The production gap makes this more than academic. A January 2026 survey by Camunda of 1,150 large enterprises found that 71 percent were already using AI agents in some form. But only 11 percent of those deployments had actually reached production by the end of last year. The bottleneck was not capability — it was trust. Governance, transparency, compliance. Who is accountable when the AI agent makes a bad call? In a call center, the answer is a supervisor. In a materials science lab, the answer has to be baked into the architecture.
The Georgia Tech team is further along than most. They are connecting cloud-based agentic infrastructure to electron microscopes at the Institute for Matter and Systems.
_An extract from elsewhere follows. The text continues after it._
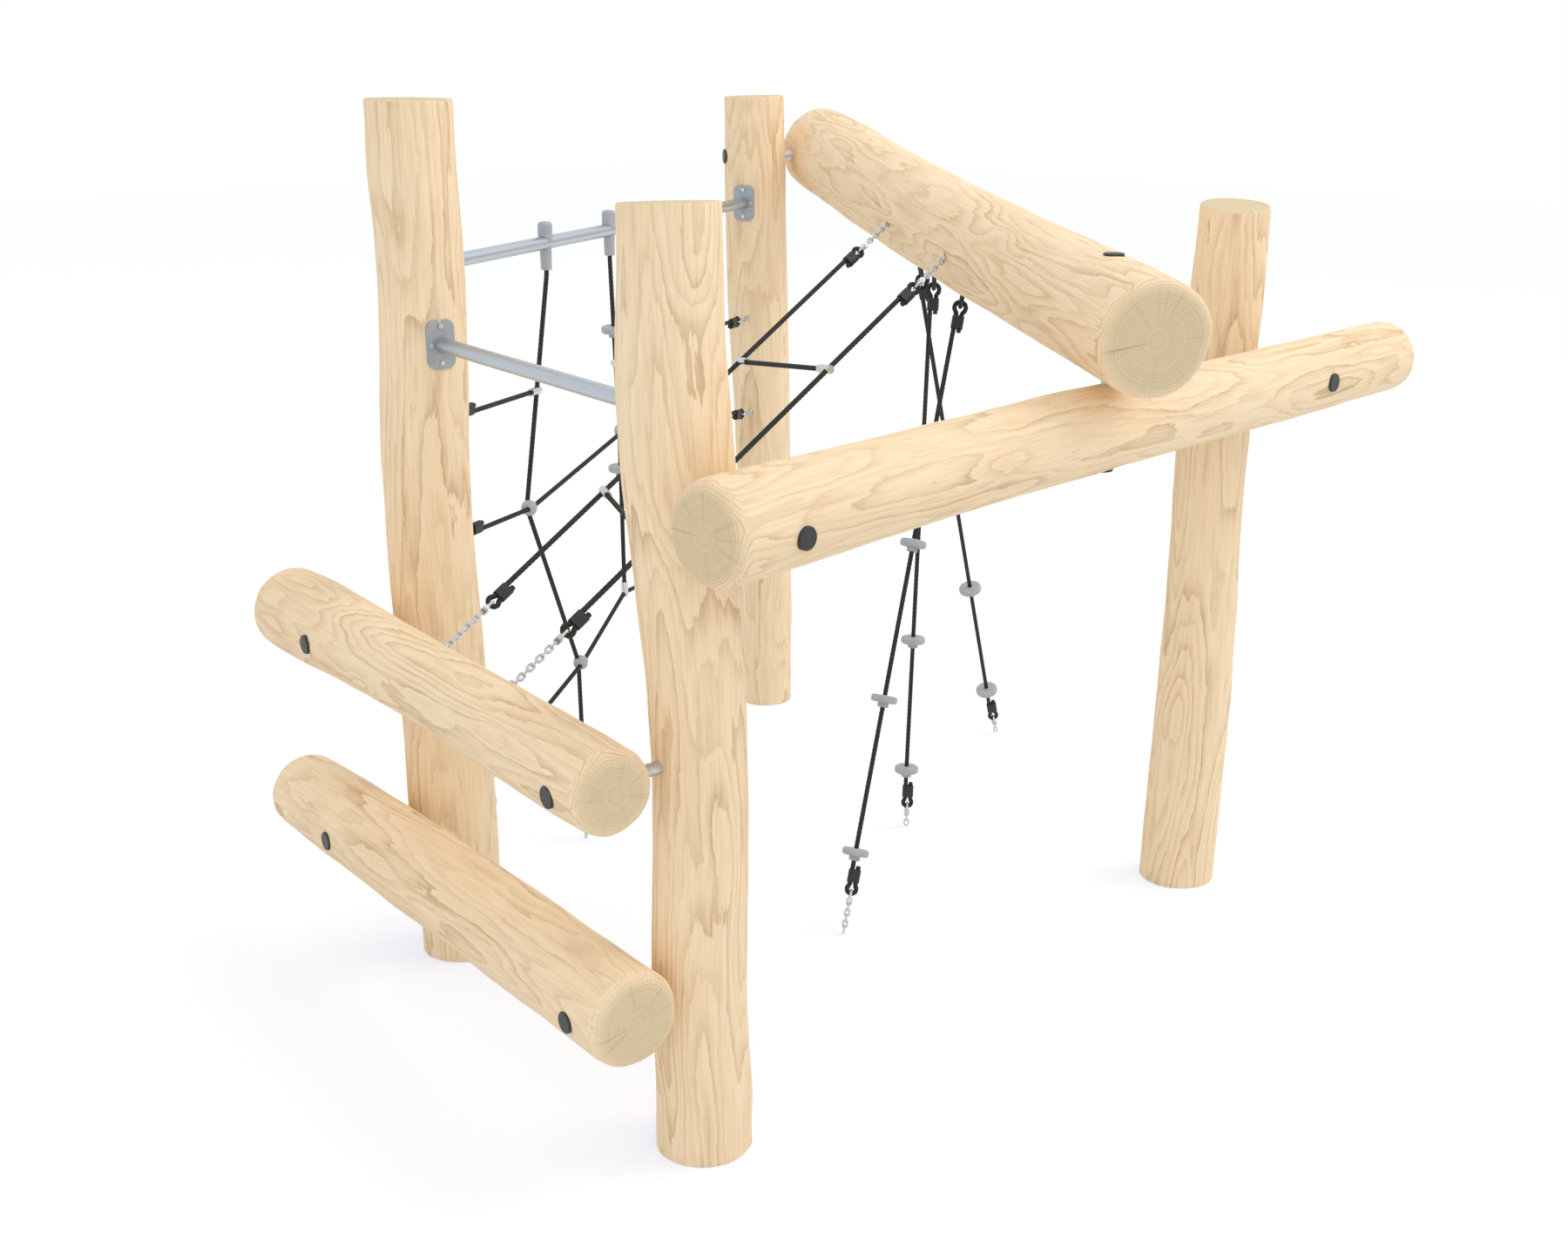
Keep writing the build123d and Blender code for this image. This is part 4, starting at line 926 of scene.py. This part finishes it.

They have a working framework. The question is whether it scales, and whether anyone else can replicate it without building their own version of the critic first.
The paper does not claim the system has solved this. It is a commentary and a vision. The authors are careful to note that human researchers must retain accountability for the accuracy and integrity of both the experimental process and the results reported. That sentence sits in the paper like a caveat and a confession at the same time. The AI can run the experiment. The human still signs the paper. Nobody has explained what happens when the AI was the one who decided which experiment to run in the first place.
That gap — between what the architecture can do and what the accountability model allows — is where the field is going to have to do real work. Jamali and her colleagues have built a microscope that can think. They have not yet built a world in which thinking machines can be trusted without supervision. They know it. The fifth chair at the table is the proof.